Only in San Diego is financial technology and internal reporting a sexy news topic.
First of all, sitting right there on the sandiego.gov website is a report created by the city's Auditor & Comptroller's office called “Annual Report on Internal Controls.”
Why do you care about this report? You care because it was created in four months, by city employees in consultation with the city's outside auditors, and delivered to the City Council in January. The report contains many of the same monitoring recommendations produced by the Kroll report and for far less than the $20 million-plus the Kroll report cost. Flipping through the document, a reader will find a call for a more ethical tone from top officials, renewed emphasis on a five-year financial plan, a call for an independent audit committee, a call for dramatically improved financial technological systems-and on and on.
The report also spends some quality time on the information-technology problems within city financial departments. Again, why do you care?
Because city technology is so far behind that up until last month, companies doing business with the city were paid by hand. A city clerical employee sat at his or her desk for four hours every day with a pile of checks and a pile of envelopes. She or he took the check from one pile, stuffed the envelope, addressed it and mailed it, then took another one and did it again. Fold, stuff, seal, lather, rinse, repeat a couple of hundred times, every day, every week, every year. For perspective, consider that most private corporations went to automated check folding and mailing machines about 20 years ago. San Diego just got a machine last month.
And speaking of aging technology, Chief Financial Officer Jay Goldstone told CityBeat that the city is still using the IBM-style mainframe it acquired back in 1977 to churn out financial reports. Folks who graduated college between 1980 and 1996 may have sentimental memories of the great Vax machines clanking away beneath the computer labs, but maybe cities shouldn't be running on sentiment. After all, the machine requires thousands of lines of spaghetti code written in the antiquated COBOL language to accomplish every task. San Diego is like the land that Moore's law forgot.
Drop-down menus? Forget it.
“When we need a report in a new format, we have to call a programmer and get them to write a new routine,” Goldstone said.
And that's just the superficial stuff. Over the years, Goldstone said, city bean counters have had nearly complete autonomy to develop their own accounting standards for each of the city's 2,500 revenue streams. Each accountant in the auditor's office decided how to categorize the purchase of rubber bands, how to calculate the depreciation of major expenses like rubber-band dispensers or how best to determine when debt incurred from large rubber-band purchases should hit their budgets. In order for the city to assess total expenditure on rubber bands for the comprehensive annual financial report (CAFR), they have to download the raw data and reorganize it. But remember, the system barely even prints standard reports, let alone the sorts of customizable tables and graphs common in the financial world today. So, department accountants also maintain Excel spreadsheets with more detailed versions of their financial data. So, 2,500 revenue streams means 2,500 spreadsheets.

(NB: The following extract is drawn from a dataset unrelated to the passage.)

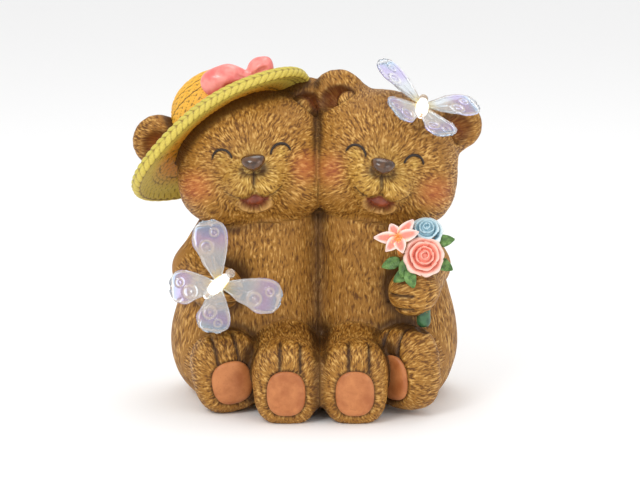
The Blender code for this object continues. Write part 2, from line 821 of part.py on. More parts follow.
PINK_ROSE_CENTRE = (71.5, -66, 114)
BLUE_ROSE_CENTRE = (73.5, -55, 129)
LILY_CENTRE = (54, -62, 126)
STEM_FOOT = (72.5, -52, 62)
STEM_HEAD = (70, -52, 112)
PETAL_WAYS = [(-16, -4, 1), (-5, 3, 9), (10.5, 2, 12), (13.5, -5, 5), (3, -9, -8), (-8, -9, -7)]
# Each leaf: its place from the middle of the pink rose, then its heading in the picture plane.
LEAVES = [
    (-22, 6, -6, 200),
    (-13, 1, -8, 250),
    (-15, 3, -14, 215),
    (-9, -1, -15, 290),
    (14.5, 10, 9, 10),
    (14, 6, -7, -30),
]


def rose_field(points, centre, radius, ways, turns=2.6):
    """A cup of overlapping petals: a spiral of raised rims round the flower's axis."""
    axis = np.array(ways) / np.linalg.norm(ways)
    local = points - np.array(centre)
    along = local @ axis
    flat = local - along[:, None] * axis
    side = np.cross(axis, (0, 0, 1.0))
    side /= np.linalg.norm(side)
    angle = np.arctan2(flat @ np.cross(axis, side), flat @ side)
    spread = np.linalg.norm(flat, axis=1) / radius
    phase = (spread * turns - angle / (2 * math.pi)) % 1.0
    lobes = 1 + 0.05 * np.cos(5 * angle)
    cup = ball(local, (0, 0, 0), (radius * 0.94, radius * 0.94, radius * 0.94)) * lobes
    front = np.clip(along / radius, 0, 1)
    return cup + front * radius * 0.20 * (phase - 0.35)


def blade(root, way):
    """One leaf-shaped blade from its root along way: its middle, its half sizes and its frame."""
    way = np.array(way, float)
    length = np.linalg.norm(way)
    ahead = way / length
    out = np.array((0.0, -1.0, 0.0)) + ahead * ahead[1]
    out /= np.linalg.norm(out)
    frame = np.array([ahead, np.cross(out, ahead), out])
    radii = (length / 2, BLADE_HALF_WIDTH / SHARE, BLADE_HALF_THICKNESS / SHARE)
    return np.array(root) + way / 2, radii, frame


def blades():
    """The lily's petals and the leaves."""
    petal = LILY_PETAL_LENGTH / SHARE / 17
    made = [blade(LILY_CENTRE, np.array(way) * petal) for way in PETAL_WAYS]
    leaf = LEAF_LENGTH / SHARE
    for across, back, up, heading in LEAVES:
        way = leaf * 1.2 * np.array((math.cos(math.radians(heading)), 0, math.sin(math.radians(heading))))
        root = np.array(PINK_ROSE_CENTRE) + (across, back, up) - way / 2
        made.append(blade(root, way + (0, -2, 0)))
    return made


def bouquet_field(points):
    pink = rose_field(points, PINK_ROSE_CENTRE, PINK_ROSE_RADIUS / SHARE, (0.05, -0.9, 0.3))
    blue = rose_field(points, BLUE_ROSE_CENTRE, BLUE_ROSE_RADIUS / SHARE, (0.0, -0.7, 0.7))
    flowers = np.minimum(pink, blue)
    for middle, radii, frame in blades():
        flowers = np.minimum(flowers, ball(points, middle, radii, frame))
    throat = np.array(LILY_CENTRE) + (3, 6, -14)
    flowers = melt(flowers, limb(points, LILY_CENTRE, throat, 4.2, 2.4), 1.5)
    nest = limb(points, (62, -58, 112), (74, -56, 118), 8.5, 8.5)
    flowers = melt(flowers, nest, 1.0)
    return np.maximum(flowers, CASTING_GAP / SHARE - bears_field(points))


def rough_bouquet():
    bm = bmesh.new()
    add_ball(bm, PINK_ROSE_CENTRE, [PINK_ROSE_RADIUS / SHARE] * 3)
    add_ball(bm, BLUE_ROSE_CENTRE, [BLUE_ROSE_RADIUS / SHARE] * 3)
    for middle, radii, frame in blades():
        add_ball(bm, middle, radii, frame)
    add_limb(bm, LILY_CENTRE, np.array(LILY_CENTRE) + (3, 6, -14), 4.2, 2.4)
    add_limb(bm, (62, -58, 112), (74, -56, 118), 8.5, 8.5)
    return new_object("bouquet", bm)


def stem(name, grow=0.0, longer=0.0):
    foot, head = np.array(STEM_FOOT) * SHARE, np.array(STEM_HEAD) * SHARE
    along = (head - foot) / np.linalg.norm(head - foot)
    foot = foot - along * longer
    bm = bmesh.new()
    length = float(np.linalg.norm(head - foot))
    bmesh.ops.create_cone(
        bm, cap_ends=True, segments=12, radius1=STEM_RADIUS + grow, radius2=STEM_RADIUS + grow, depth=length
    )
    turned = Vector((0, 0, 1)).rotation_difference(Vector(along)).to_matrix().to_4x4()
    bmesh.ops.transform(bm, matrix=Matrix.Translation(Vector((foot + head) / 2)) @ turned, verts=bm.verts)
    return new_object(name, bm)


def make_bouquet():
    bouquet = rough_bouquet()
    remesh(bouquet, 0.9 * SHARE)
    settle(bouquet, bouquet_field, reach=1.2)
    remesh(bouquet, 0.8 * SHARE)
    settle(bouquet, bouquet_field, steps=3, reach=0.8)
    reduce_to(bouquet, FLOWERS_TRIANGLES)
    unite(bouquet, [stem("stem")])
    paint(bouquet, "painted flowers", (0.85, 0.35, 0.33), 0.35)
    return bouquet


# The solar panel and its recess.

def panel_block(name, grow=0.0):
    bm = bmesh.new()
    bmesh.ops.create_cube(bm, size=1.0)
    size = (PANEL_WIDTH + 2 * grow, PANEL_THICKNESS + 2 * grow, PANEL_HEIGHT + 2 * grow)
    bmesh.ops.scale(bm, vec=size, verts=bm.verts)
    if not grow:
        bmesh.ops.bevel(bm, geom=bm.edges[:], offset=PANEL_BEVEL, segments=1, profile=0.5, affect="EDGES")
    block = new_object(name, bm)
    (x, y, z), radii, frame = panel_boss()
    out = (radii[1] * SHARE + PANEL_PROUD - PANEL_THICKNESS / 2) / SHARE
    block.data.transform(place_matrix(np.array((x, y, z)) + out * frame[1], frame))
    return block


def make_panel():
    panel = panel_block("solar_panel")
    paint(panel, "solar cell", (0.02, 0.03, 0.09), 0.2)
    return panel


def make_bears():
    bears = rough_bears()
    remesh(bears, 2.4 * SHARE)
    settle(bears, bears_field, steps=4)
    remesh(bears, VOXEL)
    settle(bears, bears_field, steps=4)
    reduce_to(bears, BEARS_TRIANGLES)
    cut_flat_base(bears)
    for cutter in carved_lines():
        cut(bears, cutter)
    cut(bears, stem("stem_hole", FIT_GAP, 0.02))
    cut(bears, panel_block("panel_recess", FIT_GAP))
    paint(bears, "painted resin", (0.42, 0.22, 0.06), 0.55)
    return bears


def main():
    clear_scene()
    bears = make_bears()
    spots = {
        "paw": insect_place(PAW_INSECT_START, paw_insect_frame()),
        "head": insect_place(HEAD_INSECT_START, head_insect_frame()),
    }
    for spot, place in spots.items():
        make_butterfly(f"butterfly_on_{spot}", place)
        seat_in(bears, f"seat_on_{spot}", place)
    make_bouquet()
    make_panel()


main()
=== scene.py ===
"""The looks of the two resin bears: fur, hat, bouquet, butterflies and solar panel round the solids."""
import bmesh
import bpy
import json
import math
import numpy as np
from mathutils import Matrix, Vector, noise

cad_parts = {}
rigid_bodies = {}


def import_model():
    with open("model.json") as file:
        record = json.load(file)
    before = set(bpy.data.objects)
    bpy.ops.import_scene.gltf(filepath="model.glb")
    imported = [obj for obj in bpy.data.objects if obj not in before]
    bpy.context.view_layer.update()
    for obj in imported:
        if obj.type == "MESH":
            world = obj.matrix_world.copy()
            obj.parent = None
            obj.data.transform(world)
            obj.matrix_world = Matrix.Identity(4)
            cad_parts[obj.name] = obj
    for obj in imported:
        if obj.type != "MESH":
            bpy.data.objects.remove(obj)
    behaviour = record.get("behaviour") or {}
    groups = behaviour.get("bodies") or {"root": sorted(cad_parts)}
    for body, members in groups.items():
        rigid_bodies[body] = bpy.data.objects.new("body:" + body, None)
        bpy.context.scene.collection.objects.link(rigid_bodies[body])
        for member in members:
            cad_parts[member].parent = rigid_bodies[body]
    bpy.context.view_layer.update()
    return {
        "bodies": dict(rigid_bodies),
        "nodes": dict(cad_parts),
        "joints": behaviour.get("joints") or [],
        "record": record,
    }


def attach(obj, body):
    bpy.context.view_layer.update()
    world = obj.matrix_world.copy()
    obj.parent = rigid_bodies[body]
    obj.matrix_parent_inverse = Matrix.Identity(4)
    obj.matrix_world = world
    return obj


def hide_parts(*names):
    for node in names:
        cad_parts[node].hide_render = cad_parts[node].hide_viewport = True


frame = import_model()

STATUE_HEIGHT = 0.240
SHARE = STATUE_HEIGHT / 240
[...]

Then to combine all that data into a single CAFR, the accountants take those spreadsheets and copy and paste them into even bigger spreadsheets. The question of human transcription error begins with “when” not “if.” Mistranscribing an “8” into a “0” may not be too big a deal with your checkbook, but imagine when that “2” is sitting in the millions place of a budget line. For the 2003 budget alone, human error led to $1 billion in errors.
City Auditor-Comptroller John Torell and his team attacked this problem shortly after their arrival in San Diego in March 2005. He had his programmers create what is known to computer geeks as a hack (originally, “hacker” was a derogatory term for programmers who wrote clumsy, inelegant applications): a special bit of software designed to gather data from all the different parts of the mainframe, rearrange the numbers and recalculate them into a report that could provide the auditor at least with some raw data.
Now, at least, Torell and Goldstone can look at the current numbers. But what if they want to check back to 2003? Or 1999? According to the auditor-comptroller's report, they can forget checking for data in the mainframe-it holds only two years of historical information. To get the older stuff, city officials can ask a programmer to load up an old tape, but that's a slow process.
“We have to call around and get the data from people in departments,” Goldstone said.
Last month, when Mayor Jerry Sanders announced his plan to fix some of the city's structural problems, he proposed a new $35 million financial tracking system. As envisioned by Goldstone, the software will tie together all of San Diego's finances.
“There won't be a lot of labor or cost savings,” he said, “but the productivity gains will be enormous.”
City auditors, currently tied up with assisting Kroll and KPMG (the company doing a long-overdue outside audit of San Diego's 2003 finances), spend much of their remaining time trying to extract data from these antiquated systems. The new software would allow them to spend their time creating new reports, doing analysis or doing the forecasts for the mayor's five-year plans.
It would also become a subtle tool to force agencies to comply with a new unified city accounting standard and to “perpetuate best practice,” as Goldstone put it. Some observers say the system will cost $50 million and not $35 million, but everyone's goal is the same: create a new system that would reduce errors and allow accountants and clerical workers time to keep city finances straight.